Below are records; reproduce exactly the lines from the one that has "obj.parent = None" through the one that has "bpy.context.scene.collection.objects.link(rigid_bodies[body])", ends included, and nothing more.
── TASK MATERIAL ──
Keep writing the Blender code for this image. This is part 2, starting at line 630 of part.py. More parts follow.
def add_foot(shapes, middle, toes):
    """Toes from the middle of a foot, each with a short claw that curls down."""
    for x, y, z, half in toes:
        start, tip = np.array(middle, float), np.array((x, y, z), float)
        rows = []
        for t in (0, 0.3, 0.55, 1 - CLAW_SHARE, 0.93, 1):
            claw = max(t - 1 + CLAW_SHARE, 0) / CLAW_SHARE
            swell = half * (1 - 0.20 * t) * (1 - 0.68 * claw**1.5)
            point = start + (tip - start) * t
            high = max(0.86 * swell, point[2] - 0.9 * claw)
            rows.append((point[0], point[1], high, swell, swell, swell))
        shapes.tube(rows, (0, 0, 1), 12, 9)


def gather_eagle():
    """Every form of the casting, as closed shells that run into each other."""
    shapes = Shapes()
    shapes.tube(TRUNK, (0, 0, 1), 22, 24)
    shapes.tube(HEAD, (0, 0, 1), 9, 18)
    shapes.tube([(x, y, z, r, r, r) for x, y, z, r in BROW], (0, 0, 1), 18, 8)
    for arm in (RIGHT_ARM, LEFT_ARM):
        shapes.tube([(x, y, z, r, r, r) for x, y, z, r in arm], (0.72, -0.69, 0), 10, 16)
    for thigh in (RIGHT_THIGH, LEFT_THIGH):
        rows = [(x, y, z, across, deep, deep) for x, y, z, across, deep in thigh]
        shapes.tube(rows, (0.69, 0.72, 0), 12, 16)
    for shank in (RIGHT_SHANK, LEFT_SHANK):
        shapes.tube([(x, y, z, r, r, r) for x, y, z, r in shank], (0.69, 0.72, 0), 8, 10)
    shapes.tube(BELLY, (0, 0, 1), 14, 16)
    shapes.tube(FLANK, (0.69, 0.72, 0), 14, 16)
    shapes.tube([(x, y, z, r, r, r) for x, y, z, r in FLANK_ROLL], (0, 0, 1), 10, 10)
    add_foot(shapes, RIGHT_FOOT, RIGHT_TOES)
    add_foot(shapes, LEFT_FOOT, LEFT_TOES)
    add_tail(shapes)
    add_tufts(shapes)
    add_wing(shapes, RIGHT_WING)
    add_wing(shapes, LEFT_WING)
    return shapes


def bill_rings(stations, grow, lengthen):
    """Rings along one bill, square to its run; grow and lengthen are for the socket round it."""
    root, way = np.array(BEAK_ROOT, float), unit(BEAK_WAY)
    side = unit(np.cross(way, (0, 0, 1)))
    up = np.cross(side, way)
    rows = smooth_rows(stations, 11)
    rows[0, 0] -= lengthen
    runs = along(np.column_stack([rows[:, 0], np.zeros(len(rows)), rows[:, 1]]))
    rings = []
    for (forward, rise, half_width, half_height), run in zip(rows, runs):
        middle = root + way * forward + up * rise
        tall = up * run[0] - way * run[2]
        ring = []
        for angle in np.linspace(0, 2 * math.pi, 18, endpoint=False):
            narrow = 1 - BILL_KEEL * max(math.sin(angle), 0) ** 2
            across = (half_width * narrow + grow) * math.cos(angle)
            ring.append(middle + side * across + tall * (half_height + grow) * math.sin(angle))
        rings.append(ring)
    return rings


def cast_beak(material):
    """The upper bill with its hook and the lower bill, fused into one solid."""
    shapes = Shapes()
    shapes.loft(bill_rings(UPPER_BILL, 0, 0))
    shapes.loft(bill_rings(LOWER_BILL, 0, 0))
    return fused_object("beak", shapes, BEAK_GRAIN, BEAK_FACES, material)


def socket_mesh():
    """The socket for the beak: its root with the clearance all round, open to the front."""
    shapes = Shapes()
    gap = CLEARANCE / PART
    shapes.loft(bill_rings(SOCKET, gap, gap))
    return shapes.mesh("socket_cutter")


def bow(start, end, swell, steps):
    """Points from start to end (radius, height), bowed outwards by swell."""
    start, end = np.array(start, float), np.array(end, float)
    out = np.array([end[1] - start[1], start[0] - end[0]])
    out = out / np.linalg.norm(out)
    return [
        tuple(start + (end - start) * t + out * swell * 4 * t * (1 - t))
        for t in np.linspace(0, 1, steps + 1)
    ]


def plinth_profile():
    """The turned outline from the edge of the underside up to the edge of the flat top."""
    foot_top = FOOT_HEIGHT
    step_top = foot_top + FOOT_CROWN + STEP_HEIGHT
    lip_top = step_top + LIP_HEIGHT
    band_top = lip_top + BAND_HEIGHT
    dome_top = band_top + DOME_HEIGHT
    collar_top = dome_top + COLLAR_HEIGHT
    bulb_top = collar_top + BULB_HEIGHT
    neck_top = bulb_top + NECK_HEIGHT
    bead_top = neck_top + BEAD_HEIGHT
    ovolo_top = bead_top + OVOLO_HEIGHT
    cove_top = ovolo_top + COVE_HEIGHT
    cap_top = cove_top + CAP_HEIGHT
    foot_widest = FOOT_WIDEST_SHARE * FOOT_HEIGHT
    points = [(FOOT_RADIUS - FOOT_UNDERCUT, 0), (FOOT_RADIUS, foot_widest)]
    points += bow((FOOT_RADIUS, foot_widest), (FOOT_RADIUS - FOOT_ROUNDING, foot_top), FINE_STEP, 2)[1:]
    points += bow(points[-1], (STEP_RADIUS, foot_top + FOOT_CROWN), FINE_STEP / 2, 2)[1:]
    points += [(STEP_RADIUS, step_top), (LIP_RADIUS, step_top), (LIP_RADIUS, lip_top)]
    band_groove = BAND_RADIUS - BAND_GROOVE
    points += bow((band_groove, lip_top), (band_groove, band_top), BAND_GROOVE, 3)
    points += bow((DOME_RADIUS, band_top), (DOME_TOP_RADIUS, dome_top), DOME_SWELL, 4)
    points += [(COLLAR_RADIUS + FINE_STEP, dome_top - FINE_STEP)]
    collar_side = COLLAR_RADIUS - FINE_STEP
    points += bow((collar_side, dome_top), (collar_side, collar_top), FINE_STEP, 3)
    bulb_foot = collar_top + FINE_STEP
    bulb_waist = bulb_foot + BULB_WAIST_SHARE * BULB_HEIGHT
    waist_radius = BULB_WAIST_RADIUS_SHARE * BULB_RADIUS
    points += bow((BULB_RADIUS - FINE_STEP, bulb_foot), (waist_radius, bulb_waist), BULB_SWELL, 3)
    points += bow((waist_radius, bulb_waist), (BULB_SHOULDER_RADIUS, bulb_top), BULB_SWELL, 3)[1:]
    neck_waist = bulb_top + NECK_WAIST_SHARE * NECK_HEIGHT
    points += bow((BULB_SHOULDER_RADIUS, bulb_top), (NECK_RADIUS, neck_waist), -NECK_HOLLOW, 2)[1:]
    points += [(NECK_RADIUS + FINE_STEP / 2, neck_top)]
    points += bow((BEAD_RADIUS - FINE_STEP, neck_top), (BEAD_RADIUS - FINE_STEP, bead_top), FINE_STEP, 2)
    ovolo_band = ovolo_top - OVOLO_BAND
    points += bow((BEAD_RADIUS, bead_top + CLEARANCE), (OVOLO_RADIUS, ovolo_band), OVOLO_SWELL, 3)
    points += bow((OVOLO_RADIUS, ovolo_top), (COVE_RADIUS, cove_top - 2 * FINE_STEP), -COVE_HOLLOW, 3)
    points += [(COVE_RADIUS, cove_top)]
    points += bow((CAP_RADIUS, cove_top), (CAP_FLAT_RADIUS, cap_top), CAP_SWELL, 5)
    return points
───
── TASK MATERIAL ──
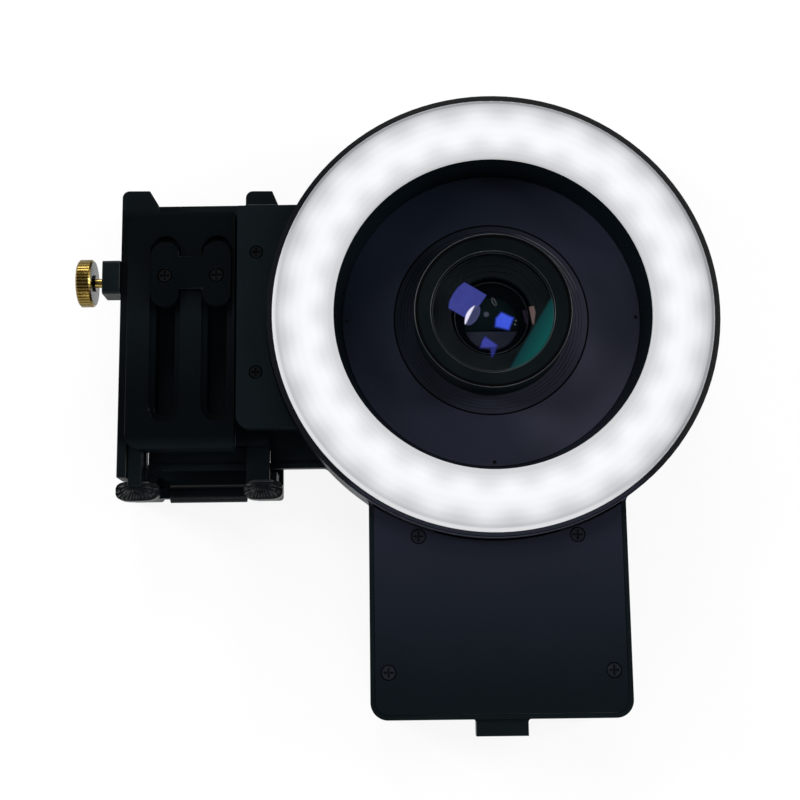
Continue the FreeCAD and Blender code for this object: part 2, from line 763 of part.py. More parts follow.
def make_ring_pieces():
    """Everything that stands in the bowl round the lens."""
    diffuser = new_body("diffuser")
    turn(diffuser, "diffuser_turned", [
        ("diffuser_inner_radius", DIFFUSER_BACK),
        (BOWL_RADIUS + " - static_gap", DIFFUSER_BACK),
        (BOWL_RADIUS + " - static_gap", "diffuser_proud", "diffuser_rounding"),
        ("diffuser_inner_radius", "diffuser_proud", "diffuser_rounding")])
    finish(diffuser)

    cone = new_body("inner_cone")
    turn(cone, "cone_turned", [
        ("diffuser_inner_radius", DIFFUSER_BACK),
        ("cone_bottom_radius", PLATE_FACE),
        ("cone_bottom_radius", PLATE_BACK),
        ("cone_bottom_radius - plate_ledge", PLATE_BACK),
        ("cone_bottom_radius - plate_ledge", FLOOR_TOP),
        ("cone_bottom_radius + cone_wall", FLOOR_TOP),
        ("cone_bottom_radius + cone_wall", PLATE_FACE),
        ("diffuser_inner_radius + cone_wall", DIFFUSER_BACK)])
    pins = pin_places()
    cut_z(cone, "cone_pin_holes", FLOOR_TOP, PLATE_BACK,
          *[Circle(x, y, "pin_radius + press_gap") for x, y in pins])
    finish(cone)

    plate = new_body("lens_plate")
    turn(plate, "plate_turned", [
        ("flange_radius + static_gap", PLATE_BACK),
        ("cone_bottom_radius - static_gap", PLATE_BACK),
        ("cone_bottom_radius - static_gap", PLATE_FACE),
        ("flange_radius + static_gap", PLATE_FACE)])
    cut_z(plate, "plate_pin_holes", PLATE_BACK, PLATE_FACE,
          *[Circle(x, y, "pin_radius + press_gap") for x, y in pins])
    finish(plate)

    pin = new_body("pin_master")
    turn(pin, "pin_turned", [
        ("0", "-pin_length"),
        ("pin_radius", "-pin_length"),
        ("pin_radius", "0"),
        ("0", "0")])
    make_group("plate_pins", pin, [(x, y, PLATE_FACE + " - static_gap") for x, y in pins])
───
── TASK MATERIAL ──
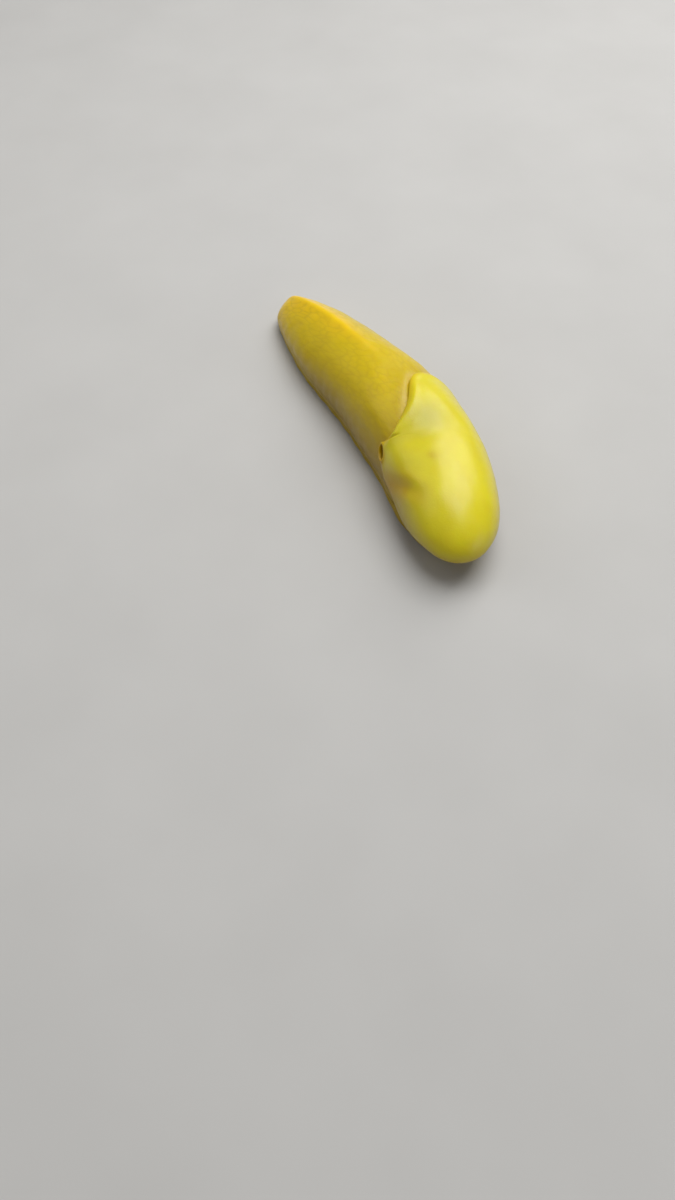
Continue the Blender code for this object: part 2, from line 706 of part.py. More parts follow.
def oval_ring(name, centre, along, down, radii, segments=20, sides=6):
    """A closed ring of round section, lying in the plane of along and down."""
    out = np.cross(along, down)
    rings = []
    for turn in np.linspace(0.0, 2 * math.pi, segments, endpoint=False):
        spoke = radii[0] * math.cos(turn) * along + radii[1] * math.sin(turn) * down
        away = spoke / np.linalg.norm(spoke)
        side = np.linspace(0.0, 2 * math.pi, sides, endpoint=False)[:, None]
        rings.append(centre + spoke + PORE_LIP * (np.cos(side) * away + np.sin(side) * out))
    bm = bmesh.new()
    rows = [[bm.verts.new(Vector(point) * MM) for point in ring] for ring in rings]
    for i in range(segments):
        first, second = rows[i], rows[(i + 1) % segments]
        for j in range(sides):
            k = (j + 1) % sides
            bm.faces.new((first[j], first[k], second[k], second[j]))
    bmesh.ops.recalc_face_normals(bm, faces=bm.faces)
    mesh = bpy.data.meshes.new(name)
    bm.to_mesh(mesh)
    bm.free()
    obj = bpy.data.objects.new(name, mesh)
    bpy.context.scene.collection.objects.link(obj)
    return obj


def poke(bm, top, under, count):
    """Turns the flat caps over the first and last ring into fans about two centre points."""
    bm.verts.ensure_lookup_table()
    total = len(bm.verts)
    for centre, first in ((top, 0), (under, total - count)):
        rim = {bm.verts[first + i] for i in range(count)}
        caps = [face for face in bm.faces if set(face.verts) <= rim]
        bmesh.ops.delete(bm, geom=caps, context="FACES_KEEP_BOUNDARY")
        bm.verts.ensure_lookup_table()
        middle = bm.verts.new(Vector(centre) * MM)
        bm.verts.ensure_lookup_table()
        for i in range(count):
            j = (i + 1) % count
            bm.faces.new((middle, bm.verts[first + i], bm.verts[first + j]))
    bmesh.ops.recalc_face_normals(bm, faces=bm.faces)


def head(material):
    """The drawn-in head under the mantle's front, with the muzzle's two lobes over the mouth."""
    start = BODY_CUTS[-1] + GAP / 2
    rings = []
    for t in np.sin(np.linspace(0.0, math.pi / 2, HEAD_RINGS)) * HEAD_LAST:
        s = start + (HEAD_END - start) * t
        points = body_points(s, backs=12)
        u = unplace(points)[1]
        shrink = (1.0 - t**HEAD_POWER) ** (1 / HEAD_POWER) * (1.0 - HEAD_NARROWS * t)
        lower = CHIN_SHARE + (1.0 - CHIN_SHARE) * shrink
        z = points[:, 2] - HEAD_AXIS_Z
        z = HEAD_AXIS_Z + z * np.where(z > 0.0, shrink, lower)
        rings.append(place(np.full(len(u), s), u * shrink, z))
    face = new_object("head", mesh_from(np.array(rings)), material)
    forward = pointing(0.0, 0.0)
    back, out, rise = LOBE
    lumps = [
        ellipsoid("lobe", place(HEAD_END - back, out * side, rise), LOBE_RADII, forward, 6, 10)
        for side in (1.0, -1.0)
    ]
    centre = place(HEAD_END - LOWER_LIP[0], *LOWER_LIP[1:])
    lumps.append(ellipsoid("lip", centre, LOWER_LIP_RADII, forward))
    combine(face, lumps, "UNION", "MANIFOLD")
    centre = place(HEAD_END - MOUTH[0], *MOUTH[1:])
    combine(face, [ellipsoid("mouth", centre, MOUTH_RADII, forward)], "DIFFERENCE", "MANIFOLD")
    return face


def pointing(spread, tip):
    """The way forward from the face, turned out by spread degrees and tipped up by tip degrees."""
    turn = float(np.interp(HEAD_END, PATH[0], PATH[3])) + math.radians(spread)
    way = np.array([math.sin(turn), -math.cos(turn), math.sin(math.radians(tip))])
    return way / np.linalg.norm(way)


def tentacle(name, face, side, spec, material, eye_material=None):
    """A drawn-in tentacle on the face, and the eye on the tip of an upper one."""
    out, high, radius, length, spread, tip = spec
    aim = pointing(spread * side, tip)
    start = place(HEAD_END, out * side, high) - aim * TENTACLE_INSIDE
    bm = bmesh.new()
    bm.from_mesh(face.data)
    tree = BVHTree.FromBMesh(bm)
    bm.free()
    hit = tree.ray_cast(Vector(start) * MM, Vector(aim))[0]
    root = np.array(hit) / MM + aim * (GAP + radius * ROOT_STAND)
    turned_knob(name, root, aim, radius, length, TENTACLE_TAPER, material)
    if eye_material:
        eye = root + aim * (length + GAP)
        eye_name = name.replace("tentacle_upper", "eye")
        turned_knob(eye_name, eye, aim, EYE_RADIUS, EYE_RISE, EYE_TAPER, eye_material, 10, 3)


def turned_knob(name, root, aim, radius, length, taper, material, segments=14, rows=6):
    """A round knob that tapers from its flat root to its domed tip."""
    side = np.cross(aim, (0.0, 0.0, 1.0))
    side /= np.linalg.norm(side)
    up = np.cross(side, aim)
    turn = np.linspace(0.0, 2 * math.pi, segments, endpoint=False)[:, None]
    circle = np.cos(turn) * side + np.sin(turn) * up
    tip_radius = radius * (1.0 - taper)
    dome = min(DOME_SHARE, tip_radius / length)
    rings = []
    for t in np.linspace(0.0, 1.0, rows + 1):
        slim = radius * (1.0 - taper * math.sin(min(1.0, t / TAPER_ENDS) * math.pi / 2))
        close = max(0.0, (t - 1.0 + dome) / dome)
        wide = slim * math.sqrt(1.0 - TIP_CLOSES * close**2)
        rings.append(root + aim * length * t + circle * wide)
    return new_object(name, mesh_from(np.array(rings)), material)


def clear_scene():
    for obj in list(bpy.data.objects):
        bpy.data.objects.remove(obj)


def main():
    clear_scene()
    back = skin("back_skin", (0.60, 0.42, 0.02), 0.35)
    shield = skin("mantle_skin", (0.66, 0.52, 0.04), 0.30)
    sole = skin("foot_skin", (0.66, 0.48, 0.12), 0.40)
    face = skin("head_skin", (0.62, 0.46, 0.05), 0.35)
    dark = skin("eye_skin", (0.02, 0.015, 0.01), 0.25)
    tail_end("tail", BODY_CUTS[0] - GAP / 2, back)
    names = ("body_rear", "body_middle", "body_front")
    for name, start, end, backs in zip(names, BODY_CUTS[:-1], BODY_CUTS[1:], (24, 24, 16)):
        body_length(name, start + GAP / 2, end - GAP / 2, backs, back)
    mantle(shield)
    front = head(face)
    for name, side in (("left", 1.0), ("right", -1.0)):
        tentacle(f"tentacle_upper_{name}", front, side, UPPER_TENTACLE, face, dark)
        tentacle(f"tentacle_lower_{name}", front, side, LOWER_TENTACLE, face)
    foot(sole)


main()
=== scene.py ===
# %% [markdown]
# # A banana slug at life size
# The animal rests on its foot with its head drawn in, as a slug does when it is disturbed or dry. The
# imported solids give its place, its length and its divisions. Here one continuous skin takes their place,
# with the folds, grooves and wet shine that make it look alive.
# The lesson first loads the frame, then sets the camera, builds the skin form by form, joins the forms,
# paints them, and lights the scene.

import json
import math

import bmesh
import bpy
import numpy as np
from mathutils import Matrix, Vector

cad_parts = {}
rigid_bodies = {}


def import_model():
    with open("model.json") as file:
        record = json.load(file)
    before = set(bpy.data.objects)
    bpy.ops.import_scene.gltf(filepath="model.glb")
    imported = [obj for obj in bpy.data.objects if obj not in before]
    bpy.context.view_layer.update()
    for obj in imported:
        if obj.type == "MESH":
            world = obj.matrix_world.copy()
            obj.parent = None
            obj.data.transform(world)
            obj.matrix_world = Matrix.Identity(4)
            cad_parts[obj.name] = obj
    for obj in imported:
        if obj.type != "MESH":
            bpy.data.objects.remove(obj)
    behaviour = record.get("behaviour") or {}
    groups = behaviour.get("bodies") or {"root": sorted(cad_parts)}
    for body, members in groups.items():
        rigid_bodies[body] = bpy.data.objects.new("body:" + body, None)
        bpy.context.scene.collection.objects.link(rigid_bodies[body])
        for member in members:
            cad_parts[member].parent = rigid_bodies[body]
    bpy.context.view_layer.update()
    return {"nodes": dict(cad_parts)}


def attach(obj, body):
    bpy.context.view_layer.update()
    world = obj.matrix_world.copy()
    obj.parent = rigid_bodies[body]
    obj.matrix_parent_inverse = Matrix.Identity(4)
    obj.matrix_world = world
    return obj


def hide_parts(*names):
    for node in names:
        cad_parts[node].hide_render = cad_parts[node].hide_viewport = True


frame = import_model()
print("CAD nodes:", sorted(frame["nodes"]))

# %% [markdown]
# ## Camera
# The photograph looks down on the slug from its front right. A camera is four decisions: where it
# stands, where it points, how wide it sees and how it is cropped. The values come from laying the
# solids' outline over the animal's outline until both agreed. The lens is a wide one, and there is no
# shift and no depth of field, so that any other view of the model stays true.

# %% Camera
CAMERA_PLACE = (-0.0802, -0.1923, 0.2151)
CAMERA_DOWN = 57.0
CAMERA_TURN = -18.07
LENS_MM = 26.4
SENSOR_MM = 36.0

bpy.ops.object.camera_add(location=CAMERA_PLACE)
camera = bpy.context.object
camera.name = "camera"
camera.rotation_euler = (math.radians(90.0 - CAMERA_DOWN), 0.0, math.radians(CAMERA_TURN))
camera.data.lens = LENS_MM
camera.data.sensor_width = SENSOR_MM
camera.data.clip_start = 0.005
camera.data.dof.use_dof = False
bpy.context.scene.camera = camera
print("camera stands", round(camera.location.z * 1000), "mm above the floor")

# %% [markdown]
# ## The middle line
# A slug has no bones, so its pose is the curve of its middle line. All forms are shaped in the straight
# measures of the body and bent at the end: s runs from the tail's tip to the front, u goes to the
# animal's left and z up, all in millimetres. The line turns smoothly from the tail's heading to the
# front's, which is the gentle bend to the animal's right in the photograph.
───
• **THE RESPONSE**:
            obj.parent = None
            obj.data.transform(world)
            obj.matrix_world = Matrix.Identity(4)
            cad_parts[obj.name] = obj
    for obj in imported:
        if obj.type != "MESH":
            bpy.data.objects.remove(obj)
    behaviour = record.get("behaviour") or {}
    groups = behaviour.get("bodies") or {"root": sorted(cad_parts)}
    for body, members in groups.items():
        rigid_bodies[body] = bpy.data.objects.new("body:" + body, None)
        bpy.context.scene.collection.objects.link(rigid_bodies[body])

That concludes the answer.